Max and Marmalady (Marmie)
3 months old


----------



## Elena (Jul 12, 2008)

Double trouble! They are adorable


----------



## ohio-guy (Jul 12, 2008)

They look like twins!


----------



## fbrem (Jul 12, 2008)

Love cats, cute kittens, pairs are nice, usually makes them ambush eachother rather than everything else that moves


----------



## Yoyo_Jo (Jul 12, 2008)

Too cute!
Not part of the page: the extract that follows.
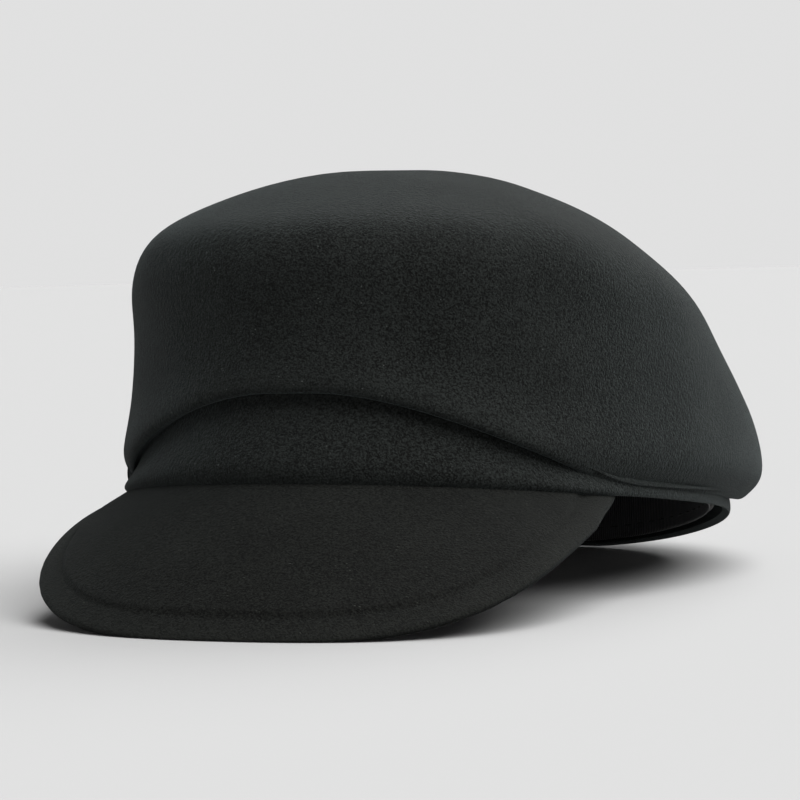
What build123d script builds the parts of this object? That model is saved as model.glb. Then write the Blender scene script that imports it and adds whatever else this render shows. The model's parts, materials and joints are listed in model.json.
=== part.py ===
from build123d import *
from math import atan2, cos, degrees, radians, sin
import os

# A newsboy cap blocked from wool felt, size 58: one hood of felt, a drooping visor on a board, and a
# grosgrain sweatband inside. Millimetres. The cap is drawn as worn, with the rim in the plane z = 0,
# the front towards -Y and the wearer's left towards +X, and is then laid down as it stands on a table:
# on the tip of its visor and the nape of its rim.

# Head opening: an oval, measured outside the felt.
rim_half_length = 103.0
rim_half_width = 86.5
nape_dip = 9.7              # the rim falls this much towards the nape
felt = 2.4

# Crown, above the rim and beyond it.
crown_height = 99.0
front_overhang = 7.0
back_overhang = 19.0
side_overhang = 7.5

# Form of the crown from its fold to its top. Each row is a level section: its height as a share of
# the crown's height, its reach to the front, back and side, and how far behind the middle it is
# widest, as a share of the rim's half length. A reach of 1 is the rim's own, and 2 is the widest:
# what is above 1 is a share of the overhang there.
crown_form = [
    (0.03, 1.00, 1.94, 1.00, 0.08),
    (0.12, 1.00, 2.00, 2.00, 0.12),
    (0.28, 0.993, 1.48, 1.50, 0.12),
    (0.46, 1.53, 0.924, 0.978, 0.00),
    (0.61, 2.00, 0.70, 0.924, -0.18),
    (0.73, 1.53, 0.486, 0.815, -0.28),
    (0.83, 0.833, 0.343, 0.641, -0.25),
    (0.91, 0.587, 0.19, 0.456, -0.20),
    (0.97, 0.31, 0.024, 0.228, -0.15),
    (0.995, 0.214, -0.071, 0.098, -0.14),
]

# Visor: part of a drooping cone, wider and further forward the lower it gets.
visor_reach = 40.0          # its front edge stands this far in front of the rim
visor_drop = 40.0           # and this far below it
visor_spread = 54.0         # how much wider the cone is at that drop
visor_slide = 36.0          # how much further forward
visor_curl = 0.32           # 0 is a straight cone; more makes it steeper towards the edge
visor_end_angle = 60.0      # the visor meets the rim this far round from the front
visor_slope = 45.0          # the edge is cut square to this slope
visor_side_run = 22.0       # length of the nearly straight side beside each end
visor_side_swell = 1.0
visor_squareness = 0.64     # 0.55 is a round front edge, 1 a square one
top_felt = 1.5
board = 1.2
under_felt = 1.3
margin = 9.0                # the board stops this far inside the edge
board_fit = 0.05            # air round the board in its pocket
visor_gap = 0.6             # air between the visor and the rim, so that the visor can flex

# Sweatband and the strip behind it.
band_gap = 2.0              # air between the felt and the strip
stiffener = 0.8
ribbon_gap = 0.1
ribbon = 1.0
ribbon_height = 30.0
ribbon_setback = 1.5        # from the felt's cut edge to the ribbon's lower edge
stiffener_setback = 1.0     # the strip is this much narrower than the ribbon at each edge

# Thread.
thread = 0.6
stitch_length = 3.6
stitch_pitch = 6.0
stitch_sink = 0.3           # half of the thread lies in the felt
edge_stitch_inset = 6.5     # from the visor's edge, in the margin beside the board
seam_stitch_setback = 2.4   # from the rim, under the rolled edge of the band
seam_end_angle = 7.0        # the row stops this far short of the visor's ends
rim_stitch_rise = 3.0       # from the ribbon's lower edge

# Bow and label.
bow_width = 20.0
bow_height = 8.0
bow_waist = 4.0
bow_rise = 14.0             # centre of the bow above the ribbon's lower edge
bow_thickness = 0.8
label_width = 22.0
label_height = 26.0
label_thickness = 0.4
label_angle = -32.0         # round from the nape, towards the wearer's right
label_gap = 0.8             # air between the label's sides and the ribbon
label_drop = 3.5            # the label's top edge, below the ribbon's upper edge
tack_length = 5.0
tack_rise = 1.0             # above the label's top edge

rest_press = 0.4            # the felt is flattened this much where the cap rests

# A box larger than the cap.
big = 4 * (rim_half_length + rim_half_width)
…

They _are_ adorable. 

Joanne


----------



## likespaphs (Jul 12, 2008)

so sweet!


----------



## SlipperFan (Jul 12, 2008)

Cute kitties!


----------



## biothanasis (Jul 13, 2008)

Lovely little cats...


----------



## cdub (Jul 13, 2008)

Wow. So cute.


----------



## swamprad (Jul 13, 2008)

They look exactly like my Max!


----------



## Wendy (Jul 15, 2008)

I LOVE, LOVE, LOVE kittens! So sweet!


----------



## Heather (Jul 15, 2008)

fbrem said:


> Love cats, cute kittens, pairs are nice, usually makes them ambush eachother rather than everything else that moves



No kidding! My biggest regret when I got mine was that I only got one. 
Gingers are soooo sweet too!


----------



## NYEric (Jul 16, 2008)

Was Heather the Mom!? :evil:


----------



## Heather (Jul 16, 2008)

Eric, you're getting a little nutty again...


----------